For what it’s worth, Armorica is the old name of the peninsula in France that is now called Britany, so called because in the Dark Ages it was populated by British refugees fleeing before the invading Saxon hordes. To this day, the people still speak a language related to Welsh (the Welsh, of course, being the refugees who fled into the western mountains of Britain, instead).
(And “Great Britain” is called that to distinguish it from Britany, “Britain the Lesser”.)
John W. Kennedy
“Compact is becoming contract; man only earns and pays.”
– Charles Williams
Well, intuition tells me that this idea is bunk. The mountain range in question is a very minor topographical feature. I can see no reason to believe that the early explorers around during the naming of the continent would be impressed upon by that minor area of Nicaragua (let alone if they were even there, I am not aware of the European progression to this part of the New World). I understand that the foundation of the Amerigo explaination isn’t exactly concrete, but the chances of the mapmaker credited with naming the continent being influenced by a native word seem less likely than his being smitten with Vespucci. If the contention is that the name was made long before this mapmakers epiphany, then one would simply need to map the explorers progress against the date the name first appeared in use. I suspect that the name predates common penetration into this area of the new world. Even if a couple of traders had reached this area, I doubt that their experience would have been significant enough to inspire naming. Any native word which hopes to be applied to the etymology of the Americas would likely need to be a term which saturated the region where heavy interaction occured. Nicuragua isn’t this type of reason. It would be like saying Chicago was named for the native word for the Rocky mountains. I don’t doubt that one could argue a European may have heard reference to the Rockies, but can not see that it would impress them enough to begin calling the region that.

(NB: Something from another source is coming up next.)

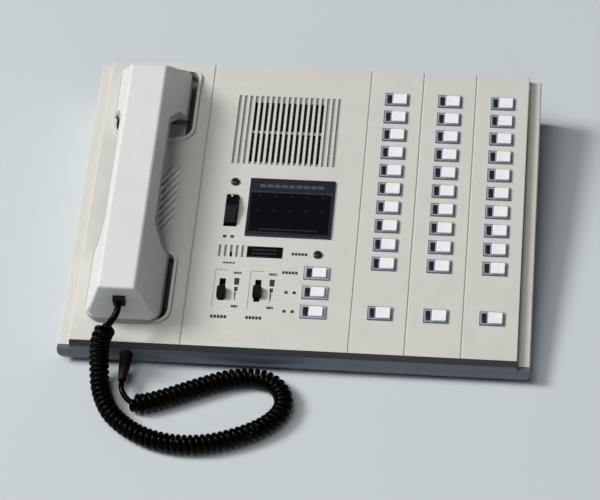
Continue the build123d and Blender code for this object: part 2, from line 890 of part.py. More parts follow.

I was told that Amerigo was a cartographer, and stuck his own name on the continent; I like Cecil’s explanation, which puts him in a better light.
Armorica and “Amerrisque” are red herrings, or would be, if there were any historical doubt about the derivation of America, which I’m pretty confident there isn’t.
None of which precludes the Amerrisque range being called that by the locals after the European name “America.” (Sounds like a plausible enough link, but one that’ll piss off the “boosters of indigenous culture.”)
There is at least one documented case of the inhabitants of a region of the New World picking up on general names like “Columbia” and “America” and mis-identifying them as names for the inhabitants home region. Even today, the descendants of English colonists in North America call their country “America” and consider Latin Americans “un-American,” so to speak. :rolleyes:
Brittany is NOT so called for that reason. It is called that because it is populated by Celts who are related to the Celts who live in Great Britain and Ireland. The name “Britain” is related to the name of their great goddess Brigid (pronounced “Breed”) - in Latin, Britannia.
People’s names were Latinized when converted to a place name, and IIRC the old Latin alphabet had no letter G - it was created later by adding a little tail on the C. Probably the cartographer was just being old-fashioned.
America was named after the Templars’ legendary “Land across the sea”, which they named “La Merica”. When the Templars got shut down in 1307, most of the membership was captured…but the fleet was not. Most of the ships are supposed to have reached Scotland, where they buried the treasure of Solomon under a small chapel in a place called Rosslyn.
But some of the ships, whether by design or accident, crossed the ocean to the New World.
Supposed proof of this is a gravestone found on Rhode Island bearing the Templar Cross, and predating any other European arrivals by almost 200 years…
However, it appears that they didn’t last long upon arrival…they probably weren’t prepared for winter on the East Coast!